**Task:** Print exactly those lines that run from the beginning of the data to the line bearing "FARTHEST = 100.0", inclusive.

— BEGIN —

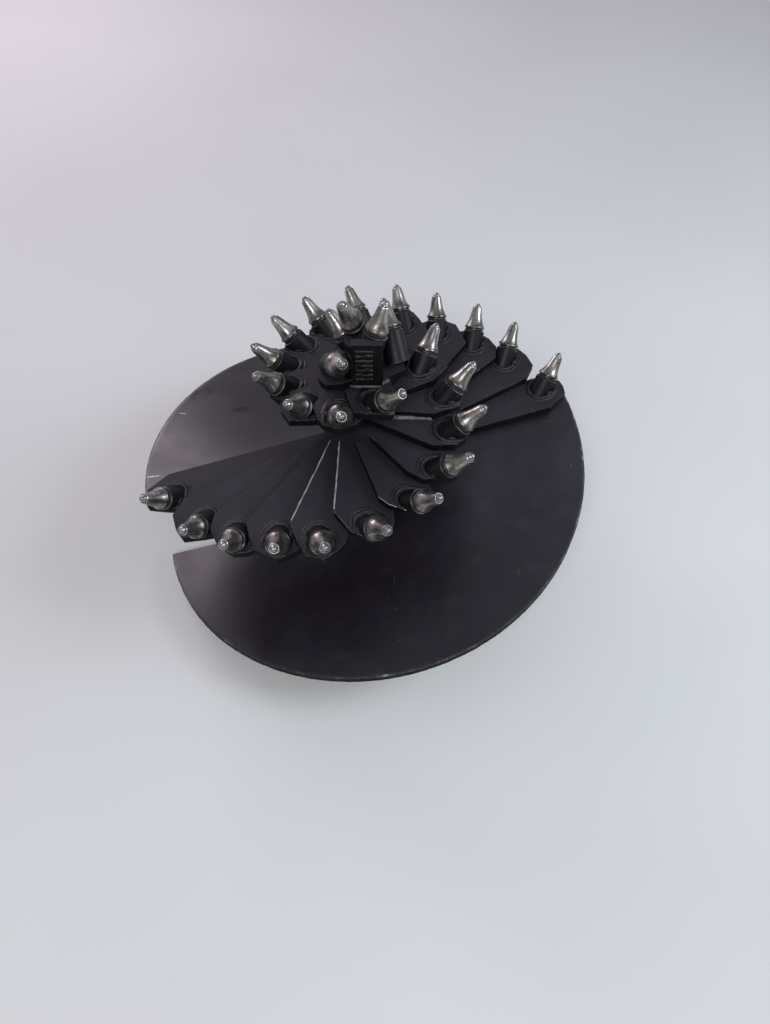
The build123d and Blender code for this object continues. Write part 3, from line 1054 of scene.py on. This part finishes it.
def make_flight_welds():
    """Welds between the flights and the pipe, above and below each flight."""
    bm = bmesh.new()
    radius = PIPE_RADIUS + FLIGHT_WELD_OUT
    for start, turn in enumerate(FLIGHT_TURNS.values()):
        for side, height in enumerate((-FLIGHT_WELD_LIFT, FLIGHT_PLATE + FLIGHT_WELD_LIFT)):
            line = []
            for part in FLIGHT_WELD_RUN:
                share = part / FLIGHT_WELD_PARTS
                angle = FLIGHT_START + turn + FLIGHT_SPAN * share
                line.append(Vector((radius * math.cos(angle), radius * math.sin(angle),
                                    FLIGHT_FOOT + FLIGHT_RISE * share + height)))
            bead_into(bm, line, FLIGHT_BEAD, 40 + start * 2 + side)
    keep_weld("flight_welds", bm, WELD)


# Camera, from a fit to the pallet boards and the teeth, for a frame of 770 x 1024. The focal
# length is in pixels and the sensor in millimetres.

CAMERA_AT = (0.0304, -0.8588, 1.2501)
CAMERA_FORWARD = (0.0022, 0.5698, -0.8218)
CAMERA_RIGHT = (1.0, 0.0006, 0.0032)
FOCAL_PIXELS = 730.0
FRAME_LONG_SIDE = 1024.0
SENSOR = 36.0
NEAREST = 0.01
FARTHEST = 100.0


def camera():
    """Camera at the photograph's viewpoint."""
    data = bpy.data.cameras.new("camera")
    data.sensor_width = SENSOR
    data.lens = FOCAL_PIXELS / FRAME_LONG_SIDE * SENSOR
    data.clip_start = NEAREST
    data.clip_end = FARTHEST
    piece = add_object("camera", data)
    forward = Vector(CAMERA_FORWARD).normalized()
    right = Vector(CAMERA_RIGHT)
    right = (right - forward * right.dot(forward)).normalized()
    up = right.cross(forward)
    turn = Matrix((right, up, -forward)).transposed().to_4x4()
    piece.matrix_world = Matrix.Translation(CAMERA_AT) @ turn
    bpy.context.scene.camera = piece


# Studio

# Half the floor's width.
FLOOR_REACH = 40.0
# The sky's colour from the horizon up, and its strength: as the direction's Y goes from the
# first number to the second, it goes from the third to the fourth.
SKY = [(0.0, (0.44, 0.43, 0.45)), (0.48, (0.46, 0.45, 0.48)),
       (0.80, (0.44, 0.44, 0.48)), (1.0, (0.34, 0.35, 0.41))]
SKY_STRENGTH = (-0.7, 0.3, 0.55, 1.0)
# The auger's middle, at which the lamps aim.
LIT_POINT = (0, 0, 0.25)
# Lamps: name, place, width and height, power in watts, colour.
LAMPS = [
    ("key", (-2.1, 2.8, 1.9), (2.0, 1.0), 46.0, (1.0, 0.84, 0.97)),
    ("side", (2.7, -0.3, 2.2), (1.3, 1.3), 56.0, (0.78, 0.90, 1.0)),
    ("front", (-0.4, -2.4, 3.0), (1.6, 1.2), 62.0, (0.97, 0.99, 1.0)),
]


def area_light(name, at, size, power, colour):
    """A soft box aimed at the auger's middle."""
    data = bpy.data.lights.new(name, "AREA")
    data.shape = "RECTANGLE"
    data.size, data.size_y = size
    data.energy = power
    data.color = colour
    piece = add_object(name, data)
    towards = (Vector(LIT_POINT) - Vector(at)).normalized()
    turn = towards.to_track_quat("-Z", "Y").to_matrix().to_4x4()
    piece.matrix_world = Matrix.Translation(at) @ turn


def studio():
    """Pale floor, pale surroundings and soft light."""
    bm = bmesh.new()
    bmesh.ops.create_grid(bm, x_segments=8, y_segments=8, size=FLOOR_REACH)
    floor = add_object("floor", finish_mesh("floor", bm, [floor_paint("floor_paint")],
                                            SMOOTH_PLATE))
    world = bpy.data.worlds.new("studio")
    bpy.context.scene.world = world
    world.use_nodes = True
    tree = world.node_tree
    place = tree.nodes.new("ShaderNodeTexCoord")
    split = tree.nodes.new("ShaderNodeSeparateXYZ")
    tree.links.new(place.outputs["Generated"], split.inputs["Vector"])
    background = tree.nodes["Background"]
    tree.links.new(ramp(tree, split.outputs["Z"], SKY), background.inputs["Color"])
    tree.links.new(spread(tree, split.outputs["Y"], *SKY_STRENGTH),
                   background.inputs["Strength"])
    for lamp in LAMPS:
        area_light(*lamp)
    bpy.context.scene.view_settings.view_transform = "Standard"


camera()
studio()
make_picks()
make_holders()
for flight_node, flight_turn in FLIGHT_TURNS.items():
    make_flight(flight_node, FLIGHT_START + flight_turn)
for plate_node in STEPS + ["pilot_bar"]:
    dress_plate(plate_node)
make_holder_welds()
make_pilot_ridges()
make_foot_welds()
make_pad_weld()
make_seams()
make_flight_welds()
for hub_node in HUB_NODES:
    frame["nodes"][hub_node].data.materials.clear()
    frame["nodes"][hub_node].data.materials.append(PLATE_PAINT_LIT)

— END —

**Solution:**
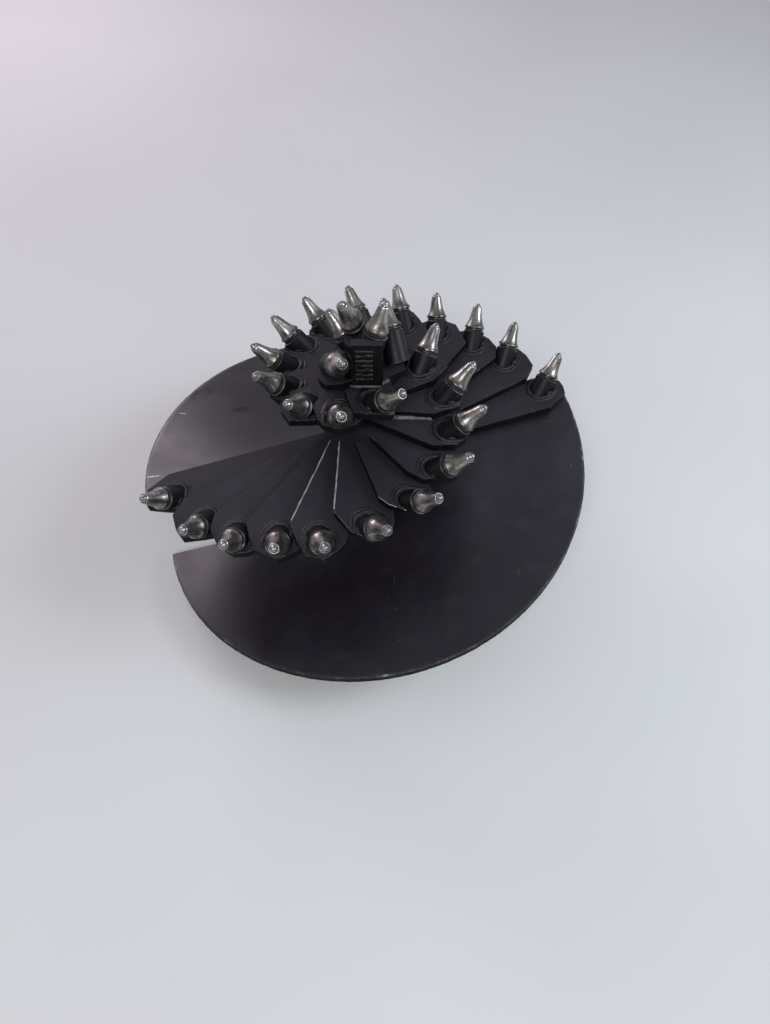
The build123d and Blender code for this object continues. Write part 3, from line 1054 of scene.py on. This part finishes it.
def make_flight_welds():
    """Welds between the flights and the pipe, above and below each flight."""
    bm = bmesh.new()
    radius = PIPE_RADIUS + FLIGHT_WELD_OUT
    for start, turn in enumerate(FLIGHT_TURNS.values()):
        for side, height in enumerate((-FLIGHT_WELD_LIFT, FLIGHT_PLATE + FLIGHT_WELD_LIFT)):
            line = []
            for part in FLIGHT_WELD_RUN:
                share = part / FLIGHT_WELD_PARTS
                angle = FLIGHT_START + turn + FLIGHT_SPAN * share
                line.append(Vector((radius * math.cos(angle), radius * math.sin(angle),
                                    FLIGHT_FOOT + FLIGHT_RISE * share + height)))
            bead_into(bm, line, FLIGHT_BEAD, 40 + start * 2 + side)
    keep_weld("flight_welds", bm, WELD)


# Camera, from a fit to the pallet boards and the teeth, for a frame of 770 x 1024. The focal
# length is in pixels and the sensor in millimetres.

CAMERA_AT = (0.0304, -0.8588, 1.2501)
CAMERA_FORWARD = (0.0022, 0.5698, -0.8218)
CAMERA_RIGHT = (1.0, 0.0006, 0.0032)
FOCAL_PIXELS = 730.0
FRAME_LONG_SIDE = 1024.0
SENSOR = 36.0
NEAREST = 0.01
FARTHEST = 100.0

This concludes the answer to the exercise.